Brent North Sea crude for delivery in September settled at $107.07 in London trade, down 96 cents from Wednesday's closing level.

"The price action comes against a news backdrop we consider broadly supportive," said Tim Evans of Citi Futures.

New claims for US unemployment insurance benefits, a sign of the pace of layoffs, tumbled to an eight-year low last week, the Labor Department reported.

Banking giant HSBC said its preliminary purchasing managers index of manufacturing activity in China, the world's second-largest economy, rose to 52.0 in July from 50.7 in June, hitting an 18-month high. A number above 50 indicates expansion.

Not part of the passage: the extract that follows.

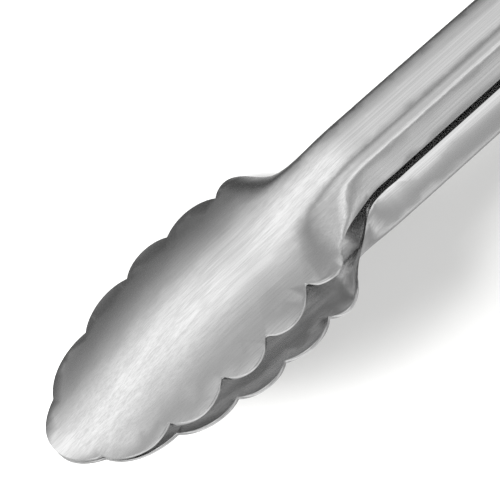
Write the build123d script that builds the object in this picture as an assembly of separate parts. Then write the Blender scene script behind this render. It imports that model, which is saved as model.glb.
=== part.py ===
from build123d import *
from math import cos, pi, radians, sin, tan
import os

# Spring loaded kitchen tongs, closed and unlocked, lying on their side. All sizes are in millimetres.
# Working frame: the hinge pin runs along Z through the zero point, +X points to the gripping tips,
# and the arms open along Y: the front arm is the -Y one, the rear arm the +Y one.

# Arms: pressed sheet with a channel section that flares into a dished head
sheet = 1.0
section_step = 4.0           # spacing of the sections that shape the sheet
arm_length = 290.0           # pin axis to tip
back_height_hinge = 12.2     # mid-plane to the arm's back at the hinge
back_height_neck = 13.3      # the same where the head begins
half_width_hinge = 8.6
half_width_waist = 7.0
half_width_neck = 7.3
waist_from_pin = 120.0
arch_angle = radians(9)      # how far the back has turned where its bend starts
bend_radius = 2.6            # outside radius between back and wall
curl_angle = radians(13)     # how far the wall rolls inward towards its free edge
arm_gap = 2.2                # between the two arms' free edges
tip_gap = 0.3                # between the two tips
nest_gap = 0.25              # between the nested hinge cheeks, each side

# Head outline: notches between the scallops, measured from the tip
notch_from_tip = [6.9, 21.9, 36.6, 49.3, 62.9]
notch_half_width = [10.7, 17.7, 19.7, 20.1, 17.9]
scallop_rise = 3.3
neck_from_tip = 89.0         # the channel starts to flare here
dish_from_tip = 66.0         # and is a plain dish from here on
last_scallop_crest = (67.2, 20.5)        # distance from the tip, half width
last_scallop_end = (73.0, 17.0)
flare_start = (87.0, 8.6)
flare_edge = [(88.0, 0.0), (79.5, 2.6), (67.0, 2.8), (46.0, 0.0)]   # from the tip, rise of the free edge
jaw_start = 30.0             # from the tip: the free edges start to close towards each other
jaw_closed = 8.0             # and are the tip gap apart from here on
# Head side view: distance from the tip, height of the crown above the mid-plane
head_profile = [(0.0, 1.15), (6.9, 2.2), (21.9, 5.8), (36.6, 8.6), (49.3, 9.8), (64.0, 10.4), (80.0, 12.3)]
dish_radius = 52.0
dish_lip = 0.45              # how far the scallops flatten again towards their edge

# Hinge
pin_radius = 2.0
pin_flat = 1.5               # mid-plane to each flat on the pin's middle
run_gap = 0.05               # running clearance of the pin in the cheeks
side_gap = 0.1               # end float between turning parts
cheek_radius = 7.0
back_end = 3.0               # how far the back runs past the pin
cheek_to_edge = 17.0         # where the cheek has faded into the free edge
washer_radius = 4.6
washer_thickness = 0.6
washer_edge = 0.12           # chamfer on its rims
head_radius = 3.9
head_height = 1.7
tail_radius = 3.3
tail_height = 1.5
bush_wall = 0.9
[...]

A survey by research firm Markit of eurozone business conditions said the PMI for the 18-nation bloc rose to 54.0 in July from 52.8 in June.

"Even the lowest weekly jobless claims number in the US since February 2006 is not enough to lift the crude complex into positive territory. After recent geopolitically sponsored support, crude is taking a breather," said Matt Smith of Schneider Electric.

Carl Larry of Oil Outlooks and Opinions called it "a nervous market, playing very carefully," with traders booking some profits.

Oil prices had risen on Wednesday after the United States reported a large decline in its crude inventories, indicating strong demand in the world's biggest consumer of crude.

"The market should continue to monitor geopolitical headlines," said Andrey Kryuchenkov, analyst at financial group VTB Capital.

"We do not expect sustained (price) gains unless reports emerge of actual supply-side disruptions. The market is comfortably supplied with seasonal demand in Europe still slackening," he added.